-- START --

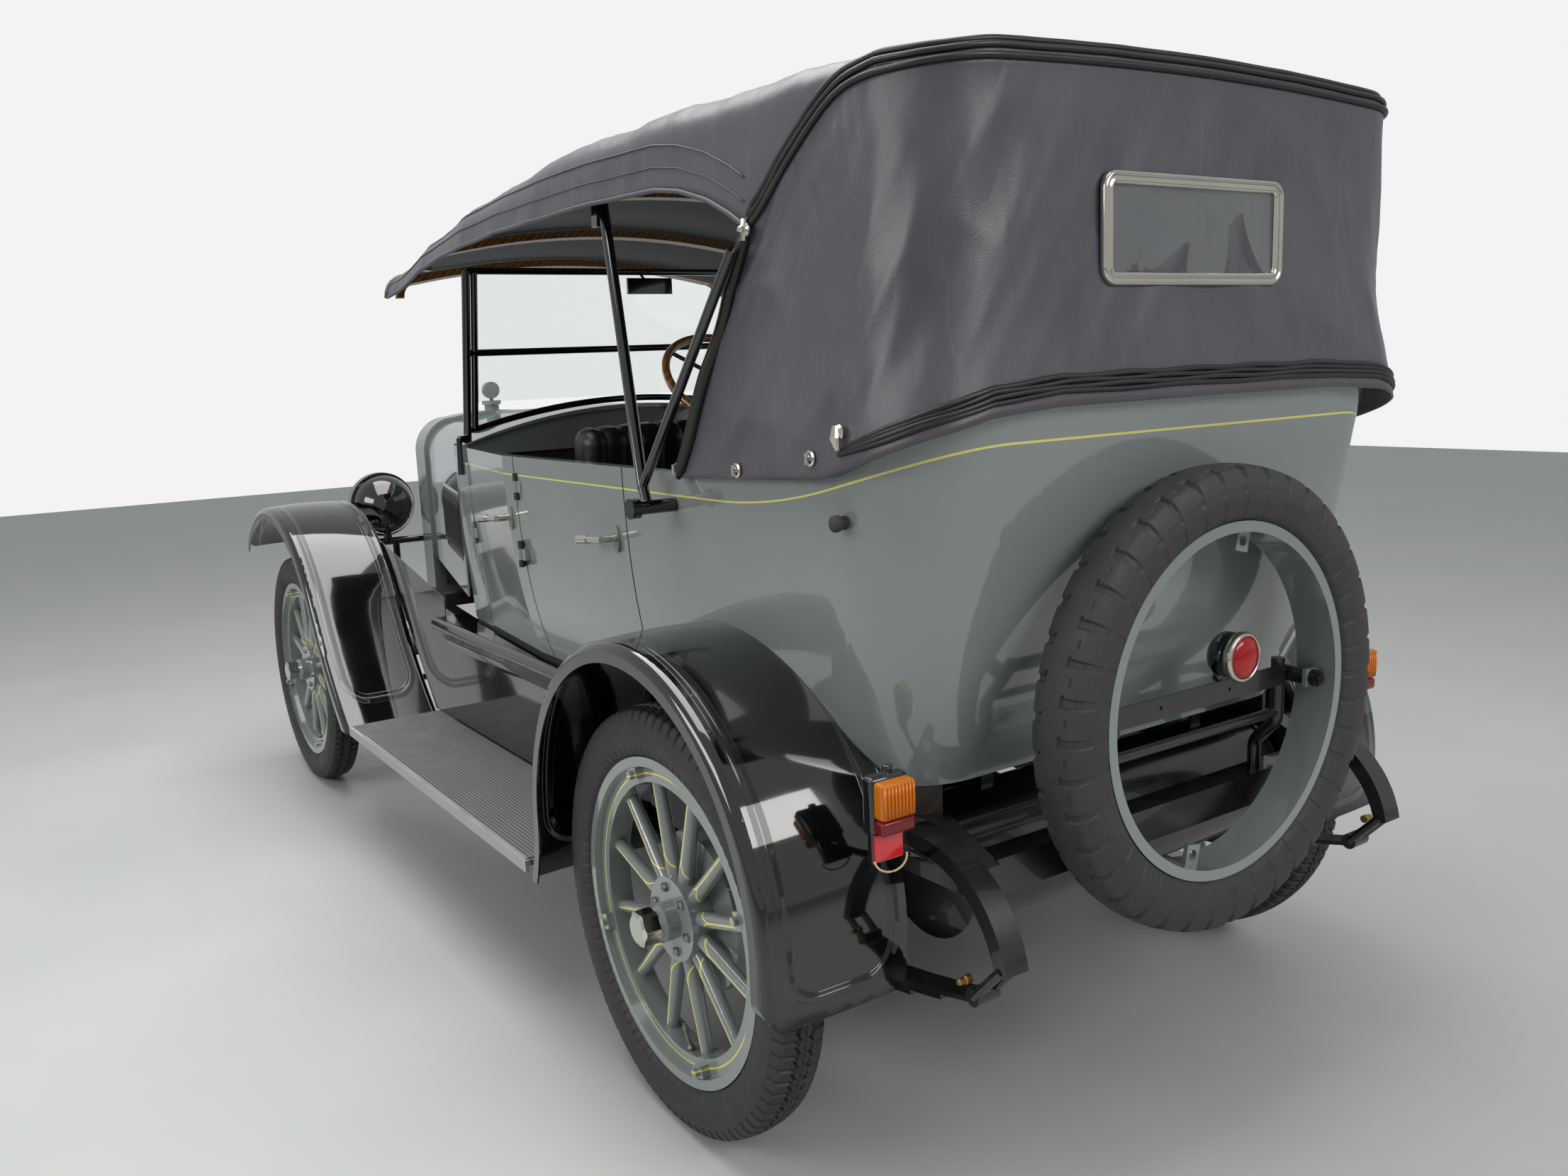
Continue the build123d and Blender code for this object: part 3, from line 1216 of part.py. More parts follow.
BOW_STATIONS = (-300.0, 110.0, 432.0, 1100.0, 1500.0, 1800.0)
BOW_WIDTH = 28.0
BOW_DEPTH = 20.0


IRON_PIVOT = (128.0, 655.0, 1130.0)
IRON_BOW = 432.0


def hood_irons():
    """Pivot brackets on the body, slanting struts, curtain straps and the bows over them."""
    pieces = []
    px, py, pz = IRON_PIVOT
    inside = hood_form(HOOD_SHEET + BOW_DEPTH + RUN_FIT)
    pad = inside - hood_form(HOOD_SHEET + BOW_DEPTH + 8.0)
    bow_room = (hood_form(0.0) - inside) & block(
        at(IRON_BOW) - BOW_WIDTH / 2 - 3, at(IRON_BOW) + BOW_WIDTH / 2 + 3, -900, 900, 1600, 2000)
    for side in (1, -1):
        skin = side * (half_width_at(px, pz) + RUN_FIT)
        bracket = rod((at(px), skin, pz), (at(px), side * (py + 26), pz), 13)
        bracket += rod((at(px), side * (py + 20), pz), (at(px), side * (py + 38), pz), 19)
        knee = (at(px), side * py, pz)
        strut = rod(knee, (at(152), side * 650, 1166), 10)
        strut += rod((at(152), side * 650, 1162), (at(IRON_BOW), side * 556, 1716), 11)
        strut += pad & block(at(IRON_BOW) - 12, at(IRON_BOW) + 12, side * 590 - 90,
                             side * 590 + 90, 1660, 1750)
        strap = rod((at(152), side * 650, 1166), (at(-158), side * 628, 1560), 9)
        iron = bracket + strut + strap
        pieces.append(iron - body_solid(-RUN_FIT) - bow_room)
    return pieces


def bow_edge(station):
    """Height of the hood's edge at a station."""
    for low, high in zip(HOOD_SECTIONS, HOOD_SECTIONS[1:]):
        if station <= high[0]:
            break
    share = (station - low[0]) / (high[0] - low[0])
    return low[2] + share * (high[2] - low[2])


def hood_bows():
    """Wooden bows across the hood, under its cover."""
    ring_form = hood_form(HOOD_SHEET + 2 * RUN_FIT) - hood_form(HOOD_SHEET + BOW_DEPTH)
    pieces = []
    for station in BOW_STATIONS:
        low = bow_edge(station) - 72
        x = at(station)
        slab = block(x - BOW_WIDTH / 2, x + BOW_WIDTH / 2, -900, 900, low, 2000)
        pieces.append(ring_form & slab)
    return pieces


# Lamps

LAMP_X = 2634.0
LAMP_Y = 400.0
LAMP_Z = 938.0
LAMP_RADIUS = 114.0
LAMP_BAR_Z = 806.0


def headlamp_shell():
    """Bowl with its rim, about the X axis."""
    r = LAMP_RADIUS
    profile = [Line((-96, 0), (-96, 22)), ThreePointArc((-96, 22), (-60, r * 0.72), (10, r - 8)),
               Line((10, r - 8), (10, r)), Line((10, r), (44, r)), Line((44, r), (44, r - 10)),
               Line((44, r - 10), (12, r - 10)), Line((12, r - 10), (12, r - 13)),
               ThreePointArc((12, r - 13), (-52, r * 0.68), (-88, 16)), Line((-88, 16), (-88, 0)),
               Line((-88, 0), (-96, 0))]
    return revolve(make_face(profile), Axis.X)


def headlamps():
    """Two lamps on stems over a cross bar, with posts down to the rails."""
    y = LAMP_Y
    x = at(LAMP_X)
    bar = rod((x - 10, -y - 60, LAMP_BAR_Z), (x - 10, y + 60, LAMP_BAR_Z), 13)
    for side in (1, -1):
        bar += Pos(x, side * y, LAMP_Z) * headlamp_shell()
        bar += rod((x - 10, side * y, LAMP_BAR_Z - 4), (x - 10, side * y,
                   LAMP_Z - LAMP_RADIUS + 14), 15)
        foot = rail_top_at(x - 26) + RUN_FIT
        bar += rod((x - 10, side * FRONT_RAIL_Y, foot), (x - 10, side * FRONT_RAIL_Y,
                   LAMP_BAR_Z), 12)
    return bar


def lamp_lenses():
    """Headlamp lenses."""
    r = LAMP_RADIUS - 10 - RUN_FIT
    bulge = 14.0
    ball = (r * r + bulge * bulge) / (2 * bulge)
    lens = rod((36, 0, 0), (60, 0, 0), r) & (Pos(40 + bulge - ball, 0, 0) * Sphere(ball))
    return [Pos(at(LAMP_X), side * LAMP_Y, LAMP_Z) * lens for side in (1, -1)]


# Spare wheel

SPARE_PLANE = 614.0
SPARE_Z = 797.0
PLATE_HOLE_SPACING = 180.0
PLATE_HOLE_RADIUS = 3.5
SPARE_TABS = (103.0, 182.0, -78.0, -1.0)
SPARE_STUD = 9.0


def across(part):
    """Turns a wheel piece so that its axle runs along X, its outboard side to the rear."""
    return Pos(at(-SPARE_PLANE), 0, SPARE_Z) * Rot(0, 0, 90) * part


TAB_FOOT = RIM_RADIUS - 12.0 - RUN_FIT - RIM_WALL


def tab_place(angle):
    """Side and height of the hole in the tab at one angle of the spare rim."""
    a = math.radians(angle)
    reach = TAB_FOOT - 16
    return reach * math.cos(a), SPARE_Z + reach * math.sin(a)


def spare_rim():
    """Bare demountable rim with its four drilled tabs."""
    rim = across(ring(rim_section()))
    x = at(-SPARE_PLANE)
    tab = block(x - 4, x + 4, -16, 16, TAB_FOOT - 34, TAB_FOOT + 2)
    for angle in SPARE_TABS:
        rim += Pos(0, 0, SPARE_Z) * Rot(angle - 90, 0, 0) * tab
    for angle in SPARE_TABS:
        y, z = tab_place(angle)
        rim -= rod((x - 20, y, z), (x + 20, y, z), SPARE_STUD + RUN_FIT)
    return rim


def spare_carrier():
    """Tube arms from the rear cross member to two of the rim's tabs, with the plate bar between."""
    x = at(-SPARE_PLANE)
    x_arm = at(-560)
    pieces = None
    for y, angle in ((250.0, SPARE_TABS[3]), (-250.0, SPARE_TABS[1])):
        arm = tube_along(((at(-515), y, RAIL_TOP - 40 + RUN_FIT), (at(-515), y, RAIL_TOP + 10),
                          (x_arm, y, RAIL_TOP + 60), (x_arm, y, SPARE_Z + 20)), (30, 30), 12)
        pieces = arm if pieces is None else pieces + arm
        stud_y, stud_z = tab_place(angle)
        pieces += rod((x_arm, stud_y, stud_z), (x - 22, stud_y, stud_z), SPARE_STUD)
        pieces += rod((x_arm + 8, stud_y, stud_z), (x + 4 + RUN_FIT, stud_y, stud_z), 15)
        pieces += rod((x - 4 - RUN_FIT, stud_y, stud_z), (x - 15, stud_y, stud_z), 15)
    pieces += block(x_arm - 16, x_arm - 10, -250, 250, SPARE_Z - 26, SPARE_Z + 10)
    for side in (1, -1):
        hole_y = side * PLATE_HOLE_SPACING / 2
        pieces -= rod((x_arm - 30, hole_y, SPARE_Z - 8), (x_arm, hole_y, SPARE_Z - 8),
                      PLATE_HOLE_RADIUS)
    pieces += rod((x_arm, -250, RAIL_TOP + 76), (x_arm, 250, RAIL_TOP + 76), 9)
    return pieces


def tail_lamps():
    """Round tail lamp on the carrier, and a square lamp with a reflector on each side."""
    x = at(-560) - 10
    drum = rod((x, -62, 859), (x - 52, -62, 859), 40)
    drum += rod((x - 50, -62, 859), (x - 58, -62, 859), 43)
    drum += block(x - 6, x + 4, -80, -44, SPARE_Z + 10 + RUN_FIT, 859)
    pieces = [drum]
    for side in (1, -1):
        y = side * 606
        lamp = block(at(-520), at(-470), y - 34, y + 34, 680, 765)
        lamp += block(at(-520) + 10, at(-470) - 8, y - 30, y + 30, 630, 680)
        lamp += rod((at(-490), side * (REAR_SPRING_Y + SPRING_WIDTH / 2 + 3.8), RAIL_TOP - 30), (at(-490), y, 650), 8)
        pieces.append(lamp)
    return pieces


def controls():
    """Steering column and box, gear and brake levers, and three pedals."""
    a, b = column_point(28 + RUN_FIT), column_point(860)
    column = rod(a, b, 19)
    column += Pos(*b) * Box(90, 80, 110)
    a_rail = FRONT_RAIL_Y + 60
    column += block(b[0] - 30, b[0] + 30, COLUMN_Y - a_rail + 205, COLUMN_Y, RAIL_TOP + RUN_FIT,
                    RAIL_TOP + 12)
    foot = BODY_FLOOR + 4
    seat = BODY_FLOOR + RUN_FIT
    lever = rod((at(1340), 60, foot), (at(1300), 60, 980), 8)
    lever += Pos(at(1300), 60, 985) * Sphere(20)
    lever += rod((at(1340), 60, seat), (at(1340), 60, seat + 16), 24)
    brake = rod((at(1400), -60, foot), (at(1330), -60, 930), 7)
    brake += rod((at(1400), -60, seat), (at(1400), -60, seat + 12), 18)
    pedals = []
    for y in (-140.0, -300.0, -370.0):
        pedal = rod((at(1530), y, foot + 2), (at(1490), y, 780), 7)
        pedal += rod((at(1528), y, seat), (at(1528), y, seat + 10), 13)
        pedal += Pos(at(1488), y, 785) * Rot(0, -35, 0) * Box(14, 58, 60)
        pedals.append(pedal)
    return [column, lever, brake] + pedals


STEERING_RADIUS = 205.0


def steering_wheel():
    """Rim, four spokes and hub on the column's axis."""
    rim = Torus(STEERING_RADIUS - 12, 12)
    hub = Cylinder(26, 34) + Pos(0, 0, -8) * Cylinder(16, 40)
    for index in range(4):
        hub += Rot(0, 0, 45 + 90 * index) * rod((10, 0, -6), (STEERING_RADIUS - 14, 0, 0), 6)
    wheel_shape = rim + hub
    top, low = Vector(*column_point(0)), Vector(*column_point(100))
    return Plane(origin=top, z_dir=(top - low), x_dir=(0, 1, 0)) * wheel_shape


os.makedirs("parts", exist_ok=True)
left_front_fender = front_fender()
left_rear_fender = rear_fender()
save("front_fenders", left_front_fender, mirrored(left_front_fender))
save("rear_fenders", left_rear_fender, mirrored(left_rear_fender))
front_wheel = wheel()
rear_wheel = front_wheel + brake_drum()
one_tyre = tyre()
WHEELS = (("front", FRONT_AXLE_X, front_wheel), ("rear", at(0), rear_wheel))
SIDES = (("left", 1), ("right", -1))
for end_name, axle_x, shape in WHEELS:
    for side_name, side in SIDES:
        save(f"wheel_{end_name}_{side_name}", placed(shape, axle_x, side))
        save(f"tyre_{end_name}_{side_name}", placed(one_tyre, axle_x, side))
save("rear_tub", body_shell & block(at(-900), at(REAR_DOOR_BACK - SHUT_GAP / 2), -900, 900, 600,
                                    1500))
for side_name, side in SIDES:
    save(f"door_rear_{side_name}", door(REAR_DOOR_BACK, DOOR_SPLIT, side, True))
    save(f"door_front_{side_name}", door(DOOR_SPLIT, FRONT_DOOR_FRONT, side))
    save(f"knuckle_{side_name}", knuckle(side))
    save(f"bonnet_{side_name}", bonnet_half(side))
save("chassis_frame", chassis_frame())
save("springs", *rear_springs(), *front_springs())
save("front_axle", front_axle())
save("tie_rod", tie_rod())
save("rear_axle", rear_axle())
save("engine", engine())
save("exhaust", exhaust())
save("fuel_tank", fuel_tank())
save("floor", floor_pieces())
save("cowl", cowl())
save("radiator", radiator())
apron = splash_apron()
save("splash_aprons", apron, mirrored(apron))
board = running_board()
save("running_boards", board, mirrored(board))
save("seat_cushions", *seat_cushions())
save("seat_backs", *seat_backs())
save("windscreen_frame", windscreen_frame())
save("windscreen_glass", *windscreen_glass())
save("hood_cover", hood_cover())
save("hood_irons", *hood_irons())
save("hood_bows", *hood_bows())
save("rear_window", rear_window())
save("headlamps", headlamps())
save("lamp_lenses", *lamp_lenses())
save("spare_rim", spare_rim())
save("spare_tyre", across(one_tyre))
save("spare_carrier", spare_carrier())
save("tail_lamps", *tail_lamps())
save("controls", *controls())
save("steering_wheel", steering_wheel())
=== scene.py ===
"""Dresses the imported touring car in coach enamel, leathercloth, rubber, nickel and hide.

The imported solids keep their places. Pieces whose form is softer or finer than the solid, such as the
hood, the seats and the tyres, stand in for their nodes. Lengths are metres in the car's own frame:
X forwards, Y to the car's left, Z up, the ground at nought.
"""

import json
import logging
import math
from dataclasses import dataclass, field
from enum import Enum

import bmesh
import bpy
import numpy as np
from mathutils import Matrix, Vector

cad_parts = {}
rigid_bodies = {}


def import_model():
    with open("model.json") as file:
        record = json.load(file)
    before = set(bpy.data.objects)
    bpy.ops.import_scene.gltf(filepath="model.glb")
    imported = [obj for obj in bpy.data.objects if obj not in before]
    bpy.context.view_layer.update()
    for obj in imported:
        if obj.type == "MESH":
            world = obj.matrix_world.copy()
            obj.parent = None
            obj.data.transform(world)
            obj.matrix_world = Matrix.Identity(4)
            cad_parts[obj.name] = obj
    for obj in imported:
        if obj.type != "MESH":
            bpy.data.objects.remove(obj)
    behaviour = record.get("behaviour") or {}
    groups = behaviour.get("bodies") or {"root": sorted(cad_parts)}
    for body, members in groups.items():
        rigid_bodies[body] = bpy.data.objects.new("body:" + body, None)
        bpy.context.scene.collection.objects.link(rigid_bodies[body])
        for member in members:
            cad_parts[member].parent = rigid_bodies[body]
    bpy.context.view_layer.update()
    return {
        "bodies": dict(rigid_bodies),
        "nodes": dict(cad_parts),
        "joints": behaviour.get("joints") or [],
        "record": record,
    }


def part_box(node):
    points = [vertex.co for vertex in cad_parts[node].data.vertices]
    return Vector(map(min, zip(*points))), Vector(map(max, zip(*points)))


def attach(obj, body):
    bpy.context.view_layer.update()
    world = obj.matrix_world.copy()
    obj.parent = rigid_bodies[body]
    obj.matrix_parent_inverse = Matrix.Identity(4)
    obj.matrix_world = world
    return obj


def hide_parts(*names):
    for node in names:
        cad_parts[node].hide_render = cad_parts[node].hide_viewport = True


log = logging.getLogger("touring_car")

MM = 0.001
REAR_AXLE_X = -1.206
FRONT_AXLE_X = 1.410
AXLE_Z = 0.3937
HALF_TRACK = 0.700
SPARE_PLANE_X = -1.820
SPARE_Z = 0.797


class Side(Enum):
    """The two sides of the car, with the sign of Y on each."""

    LEFT = 1
    RIGHT = -1


class End(Enum):
    """The two axles, with their place along the car."""

    FRONT = FRONT_AXLE_X
    REAR = REAR_AXLE_X


# Small tools for node trees and meshes


def linear(code: str) -> tuple[float, float, float, float]:
    """Turns an sRGB hex colour into the linear one that the shaders take.

    Args:
        code: Six hex digits with a leading hash sign.

    Returns:
        Red, green, blue and alpha, linear.
    """
    parts = [int(code[i : i + 2], 16) / 255 for i in (1, 3, 5)]
    turned = [c / 12.92 if c <= 0.04045 else ((c + 0.055) / 1.055) ** 2.4 for c in parts]
    return (turned[0], turned[1], turned[2], 1.0)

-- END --

[GIVEN TASK]: Pick out all lines containing the string "Identity".

[REPLY TO THE EXERCISE]:
            obj.matrix_world = Matrix.Identity(4)
    obj.matrix_parent_inverse = Matrix.Identity(4)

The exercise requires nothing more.